Data section:
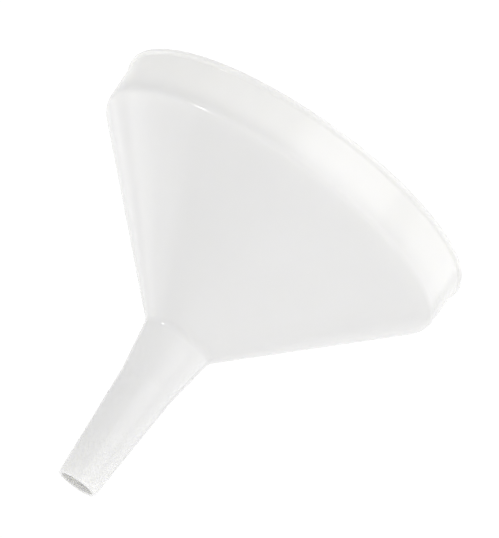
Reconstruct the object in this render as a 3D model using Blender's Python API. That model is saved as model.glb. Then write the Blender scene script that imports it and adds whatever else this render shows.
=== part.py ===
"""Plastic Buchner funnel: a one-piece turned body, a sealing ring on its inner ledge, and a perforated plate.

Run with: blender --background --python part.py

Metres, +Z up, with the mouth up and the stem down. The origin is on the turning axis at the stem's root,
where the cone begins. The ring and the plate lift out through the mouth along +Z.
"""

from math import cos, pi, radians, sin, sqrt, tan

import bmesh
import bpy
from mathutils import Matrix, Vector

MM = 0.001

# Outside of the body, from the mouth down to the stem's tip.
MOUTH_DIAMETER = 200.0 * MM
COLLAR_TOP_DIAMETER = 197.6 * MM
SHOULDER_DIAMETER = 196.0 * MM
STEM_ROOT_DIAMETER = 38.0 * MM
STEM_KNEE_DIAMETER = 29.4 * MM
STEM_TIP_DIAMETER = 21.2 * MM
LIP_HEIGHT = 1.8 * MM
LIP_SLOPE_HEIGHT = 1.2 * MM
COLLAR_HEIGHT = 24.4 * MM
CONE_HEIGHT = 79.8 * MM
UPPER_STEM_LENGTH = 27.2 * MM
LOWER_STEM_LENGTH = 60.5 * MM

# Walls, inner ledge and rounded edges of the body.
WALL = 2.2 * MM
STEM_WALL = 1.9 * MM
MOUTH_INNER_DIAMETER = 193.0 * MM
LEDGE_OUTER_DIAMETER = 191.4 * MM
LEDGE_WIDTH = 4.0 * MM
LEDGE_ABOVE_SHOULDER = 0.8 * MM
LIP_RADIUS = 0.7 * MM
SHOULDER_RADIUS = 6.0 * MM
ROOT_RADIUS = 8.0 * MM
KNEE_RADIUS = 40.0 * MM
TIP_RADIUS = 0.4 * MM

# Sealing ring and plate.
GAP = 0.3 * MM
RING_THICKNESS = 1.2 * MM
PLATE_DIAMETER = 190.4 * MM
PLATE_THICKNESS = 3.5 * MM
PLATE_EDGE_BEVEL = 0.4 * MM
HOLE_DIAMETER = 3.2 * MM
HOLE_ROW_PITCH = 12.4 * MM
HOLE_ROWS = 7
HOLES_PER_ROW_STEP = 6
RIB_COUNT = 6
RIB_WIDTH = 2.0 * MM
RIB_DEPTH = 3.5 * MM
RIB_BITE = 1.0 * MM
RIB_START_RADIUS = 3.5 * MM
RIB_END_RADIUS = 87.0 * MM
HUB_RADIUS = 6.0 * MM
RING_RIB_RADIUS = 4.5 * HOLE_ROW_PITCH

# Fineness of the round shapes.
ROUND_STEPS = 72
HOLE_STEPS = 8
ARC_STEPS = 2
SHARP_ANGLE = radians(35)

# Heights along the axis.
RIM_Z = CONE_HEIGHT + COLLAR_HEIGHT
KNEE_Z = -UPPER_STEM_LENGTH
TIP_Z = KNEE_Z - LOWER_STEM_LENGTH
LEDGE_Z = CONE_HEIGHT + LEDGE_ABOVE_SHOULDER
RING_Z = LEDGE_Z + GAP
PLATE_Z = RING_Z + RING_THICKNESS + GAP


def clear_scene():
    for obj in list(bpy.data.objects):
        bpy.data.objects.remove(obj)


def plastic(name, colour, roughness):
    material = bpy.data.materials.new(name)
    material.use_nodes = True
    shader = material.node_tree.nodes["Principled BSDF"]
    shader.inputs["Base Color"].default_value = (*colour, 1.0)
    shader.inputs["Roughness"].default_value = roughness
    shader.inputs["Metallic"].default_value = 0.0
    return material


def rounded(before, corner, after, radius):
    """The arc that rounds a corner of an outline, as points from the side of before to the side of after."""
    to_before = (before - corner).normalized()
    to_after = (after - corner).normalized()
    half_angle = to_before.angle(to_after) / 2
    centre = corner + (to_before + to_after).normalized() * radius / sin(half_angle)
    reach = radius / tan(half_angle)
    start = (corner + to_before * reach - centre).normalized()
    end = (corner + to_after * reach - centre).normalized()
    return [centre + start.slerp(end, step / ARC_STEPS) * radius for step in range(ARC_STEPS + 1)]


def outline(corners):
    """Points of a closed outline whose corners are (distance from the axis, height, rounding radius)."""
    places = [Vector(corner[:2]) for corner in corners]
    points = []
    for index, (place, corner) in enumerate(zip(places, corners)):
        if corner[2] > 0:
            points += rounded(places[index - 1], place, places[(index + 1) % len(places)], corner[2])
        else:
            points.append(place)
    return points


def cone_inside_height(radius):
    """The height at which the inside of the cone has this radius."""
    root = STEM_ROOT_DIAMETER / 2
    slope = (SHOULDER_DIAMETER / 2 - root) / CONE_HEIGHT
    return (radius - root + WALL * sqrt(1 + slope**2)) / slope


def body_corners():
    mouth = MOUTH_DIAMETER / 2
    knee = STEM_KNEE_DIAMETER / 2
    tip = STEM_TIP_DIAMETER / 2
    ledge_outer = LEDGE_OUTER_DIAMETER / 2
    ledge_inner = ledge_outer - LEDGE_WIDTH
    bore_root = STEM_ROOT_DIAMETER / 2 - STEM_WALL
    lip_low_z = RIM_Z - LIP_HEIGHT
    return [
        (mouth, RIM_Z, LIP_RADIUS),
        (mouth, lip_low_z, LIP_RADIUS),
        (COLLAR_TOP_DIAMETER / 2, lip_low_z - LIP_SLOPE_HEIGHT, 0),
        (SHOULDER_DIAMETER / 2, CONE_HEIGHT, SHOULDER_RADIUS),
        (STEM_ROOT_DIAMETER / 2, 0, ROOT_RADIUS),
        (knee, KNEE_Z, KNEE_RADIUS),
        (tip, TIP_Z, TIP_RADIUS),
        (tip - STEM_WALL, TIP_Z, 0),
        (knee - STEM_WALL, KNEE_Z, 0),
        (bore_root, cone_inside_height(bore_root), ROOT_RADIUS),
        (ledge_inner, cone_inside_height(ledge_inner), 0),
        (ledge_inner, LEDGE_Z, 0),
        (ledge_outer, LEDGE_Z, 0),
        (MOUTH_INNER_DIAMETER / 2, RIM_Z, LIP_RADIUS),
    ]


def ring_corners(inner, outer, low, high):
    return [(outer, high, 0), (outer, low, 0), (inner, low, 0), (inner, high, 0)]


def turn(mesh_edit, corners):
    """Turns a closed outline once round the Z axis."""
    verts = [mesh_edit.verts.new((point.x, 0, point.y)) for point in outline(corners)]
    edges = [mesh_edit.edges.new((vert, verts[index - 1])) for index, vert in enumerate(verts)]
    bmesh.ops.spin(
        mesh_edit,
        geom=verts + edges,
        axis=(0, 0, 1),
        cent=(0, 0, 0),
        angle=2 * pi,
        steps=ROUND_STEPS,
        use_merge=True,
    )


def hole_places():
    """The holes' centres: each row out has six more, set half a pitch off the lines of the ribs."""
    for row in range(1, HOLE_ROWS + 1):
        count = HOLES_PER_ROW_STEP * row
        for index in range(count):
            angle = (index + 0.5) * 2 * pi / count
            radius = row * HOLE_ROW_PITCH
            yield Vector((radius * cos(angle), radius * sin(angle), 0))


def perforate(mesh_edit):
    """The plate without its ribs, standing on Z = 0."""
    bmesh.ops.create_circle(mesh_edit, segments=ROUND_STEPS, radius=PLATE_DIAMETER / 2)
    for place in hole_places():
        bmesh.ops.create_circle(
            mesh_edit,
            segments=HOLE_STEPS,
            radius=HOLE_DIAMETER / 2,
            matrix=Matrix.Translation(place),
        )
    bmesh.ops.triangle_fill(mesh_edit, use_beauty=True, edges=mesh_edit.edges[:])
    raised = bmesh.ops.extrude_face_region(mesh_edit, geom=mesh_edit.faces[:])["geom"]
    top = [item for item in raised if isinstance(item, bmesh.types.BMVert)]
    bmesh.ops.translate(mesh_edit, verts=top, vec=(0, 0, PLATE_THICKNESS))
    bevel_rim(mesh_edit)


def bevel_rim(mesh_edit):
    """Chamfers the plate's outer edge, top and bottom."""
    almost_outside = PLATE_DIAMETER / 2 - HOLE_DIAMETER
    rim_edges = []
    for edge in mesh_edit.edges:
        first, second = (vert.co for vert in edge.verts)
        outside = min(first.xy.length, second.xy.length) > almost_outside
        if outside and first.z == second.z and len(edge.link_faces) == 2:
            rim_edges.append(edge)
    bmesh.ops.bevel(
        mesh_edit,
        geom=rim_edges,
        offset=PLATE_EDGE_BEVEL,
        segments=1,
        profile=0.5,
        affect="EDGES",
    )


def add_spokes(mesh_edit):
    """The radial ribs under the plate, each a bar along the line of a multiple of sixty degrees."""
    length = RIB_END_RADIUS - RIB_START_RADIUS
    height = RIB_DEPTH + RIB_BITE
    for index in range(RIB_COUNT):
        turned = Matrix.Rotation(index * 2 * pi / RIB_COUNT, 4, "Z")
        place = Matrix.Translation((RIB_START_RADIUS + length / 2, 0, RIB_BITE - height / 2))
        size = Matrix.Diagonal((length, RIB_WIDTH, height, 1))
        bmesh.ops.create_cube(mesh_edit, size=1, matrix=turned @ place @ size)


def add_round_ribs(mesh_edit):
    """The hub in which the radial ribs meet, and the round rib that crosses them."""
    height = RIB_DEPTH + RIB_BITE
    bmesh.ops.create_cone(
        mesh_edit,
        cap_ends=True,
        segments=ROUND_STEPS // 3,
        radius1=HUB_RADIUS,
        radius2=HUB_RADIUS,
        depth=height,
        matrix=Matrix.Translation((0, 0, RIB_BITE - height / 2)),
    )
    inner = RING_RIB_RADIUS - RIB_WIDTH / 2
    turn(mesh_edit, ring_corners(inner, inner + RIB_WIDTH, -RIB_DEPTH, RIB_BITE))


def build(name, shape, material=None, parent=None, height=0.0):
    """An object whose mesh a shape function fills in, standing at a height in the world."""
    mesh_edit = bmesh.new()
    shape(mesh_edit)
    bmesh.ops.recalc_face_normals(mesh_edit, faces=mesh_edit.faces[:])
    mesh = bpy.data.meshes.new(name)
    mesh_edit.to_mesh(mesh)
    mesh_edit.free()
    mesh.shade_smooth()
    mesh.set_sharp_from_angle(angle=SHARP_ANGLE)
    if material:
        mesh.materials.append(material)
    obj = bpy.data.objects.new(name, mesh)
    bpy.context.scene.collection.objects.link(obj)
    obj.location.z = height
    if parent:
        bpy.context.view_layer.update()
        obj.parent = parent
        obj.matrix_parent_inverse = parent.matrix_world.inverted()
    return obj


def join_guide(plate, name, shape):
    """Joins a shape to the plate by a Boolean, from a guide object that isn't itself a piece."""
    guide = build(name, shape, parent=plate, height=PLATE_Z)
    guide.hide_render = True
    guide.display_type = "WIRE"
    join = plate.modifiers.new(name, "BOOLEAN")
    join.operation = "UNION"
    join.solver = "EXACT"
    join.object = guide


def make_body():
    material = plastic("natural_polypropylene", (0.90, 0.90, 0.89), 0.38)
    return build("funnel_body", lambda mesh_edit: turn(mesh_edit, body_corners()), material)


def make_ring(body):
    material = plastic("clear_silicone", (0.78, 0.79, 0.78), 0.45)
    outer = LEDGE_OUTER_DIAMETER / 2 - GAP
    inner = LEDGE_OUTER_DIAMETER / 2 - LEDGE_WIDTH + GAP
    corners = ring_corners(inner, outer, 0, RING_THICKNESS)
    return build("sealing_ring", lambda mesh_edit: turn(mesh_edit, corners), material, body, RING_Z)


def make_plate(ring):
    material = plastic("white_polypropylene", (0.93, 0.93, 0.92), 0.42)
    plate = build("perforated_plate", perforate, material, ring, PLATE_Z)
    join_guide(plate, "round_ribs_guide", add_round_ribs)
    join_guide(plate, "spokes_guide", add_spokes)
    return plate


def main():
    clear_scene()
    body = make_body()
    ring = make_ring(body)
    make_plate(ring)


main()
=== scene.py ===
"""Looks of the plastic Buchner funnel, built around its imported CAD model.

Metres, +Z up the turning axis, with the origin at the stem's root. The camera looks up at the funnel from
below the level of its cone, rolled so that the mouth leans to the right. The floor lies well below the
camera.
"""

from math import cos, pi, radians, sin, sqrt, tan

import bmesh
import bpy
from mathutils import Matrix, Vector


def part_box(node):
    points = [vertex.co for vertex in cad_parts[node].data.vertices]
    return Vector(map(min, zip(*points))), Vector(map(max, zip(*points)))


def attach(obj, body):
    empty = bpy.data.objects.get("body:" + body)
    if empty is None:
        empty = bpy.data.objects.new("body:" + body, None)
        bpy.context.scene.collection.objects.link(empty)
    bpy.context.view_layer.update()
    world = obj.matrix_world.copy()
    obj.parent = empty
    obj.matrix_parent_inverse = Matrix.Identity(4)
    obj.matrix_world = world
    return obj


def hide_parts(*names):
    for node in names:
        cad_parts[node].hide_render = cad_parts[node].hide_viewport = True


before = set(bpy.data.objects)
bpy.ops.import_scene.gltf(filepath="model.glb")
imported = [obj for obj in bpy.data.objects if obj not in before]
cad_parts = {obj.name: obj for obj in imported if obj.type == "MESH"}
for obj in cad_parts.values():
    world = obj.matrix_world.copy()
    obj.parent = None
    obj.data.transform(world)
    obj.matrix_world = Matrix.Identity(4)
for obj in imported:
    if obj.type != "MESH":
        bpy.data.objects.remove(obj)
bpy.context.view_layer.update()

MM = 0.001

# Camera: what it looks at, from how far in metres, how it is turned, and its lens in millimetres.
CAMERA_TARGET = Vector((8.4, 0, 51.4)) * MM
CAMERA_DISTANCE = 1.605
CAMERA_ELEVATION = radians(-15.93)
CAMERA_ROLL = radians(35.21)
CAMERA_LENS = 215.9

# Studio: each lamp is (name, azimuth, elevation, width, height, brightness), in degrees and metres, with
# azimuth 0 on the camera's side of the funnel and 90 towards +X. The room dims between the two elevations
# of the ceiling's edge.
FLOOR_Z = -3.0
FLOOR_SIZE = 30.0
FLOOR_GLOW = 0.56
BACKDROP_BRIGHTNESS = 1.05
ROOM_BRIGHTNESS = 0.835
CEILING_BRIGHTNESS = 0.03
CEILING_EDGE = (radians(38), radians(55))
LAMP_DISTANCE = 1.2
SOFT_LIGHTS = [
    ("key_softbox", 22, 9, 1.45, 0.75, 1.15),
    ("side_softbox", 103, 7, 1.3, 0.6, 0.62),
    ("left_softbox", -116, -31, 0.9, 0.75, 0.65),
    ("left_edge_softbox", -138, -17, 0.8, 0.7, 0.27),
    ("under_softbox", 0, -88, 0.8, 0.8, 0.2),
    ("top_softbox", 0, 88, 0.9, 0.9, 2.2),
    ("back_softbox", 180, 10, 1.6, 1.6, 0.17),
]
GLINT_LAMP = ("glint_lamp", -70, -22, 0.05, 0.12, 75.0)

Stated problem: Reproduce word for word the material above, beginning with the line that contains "material, body, RING_Z)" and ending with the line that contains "obj.parent = empty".

Full answer:
    return build("sealing_ring", lambda mesh_edit: turn(mesh_edit, corners), material, body, RING_Z)


def make_plate(ring):
    material = plastic("white_polypropylene", (0.93, 0.93, 0.92), 0.42)
    plate = build("perforated_plate", perforate, material, ring, PLATE_Z)
    join_guide(plate, "round_ribs_guide", add_round_ribs)
    join_guide(plate, "spokes_guide", add_spokes)
    return plate


def main():
    clear_scene()
    body = make_body()
    ring = make_ring(body)
    make_plate(ring)


main()
=== scene.py ===
"""Looks of the plastic Buchner funnel, built around its imported CAD model.

Metres, +Z up the turning axis, with the origin at the stem's root. The camera looks up at the funnel from
below the level of its cone, rolled so that the mouth leans to the right. The floor lies well below the
camera.
"""

from math import cos, pi, radians, sin, sqrt, tan

import bmesh
import bpy
from mathutils import Matrix, Vector


def part_box(node):
    points = [vertex.co for vertex in cad_parts[node].data.vertices]
    return Vector(map(min, zip(*points))), Vector(map(max, zip(*points)))


def attach(obj, body):
    empty = bpy.data.objects.get("body:" + body)
    if empty is None:
        empty = bpy.data.objects.new("body:" + body, None)
        bpy.context.scene.collection.objects.link(empty)
    bpy.context.view_layer.update()
    world = obj.matrix_world.copy()
    obj.parent = empty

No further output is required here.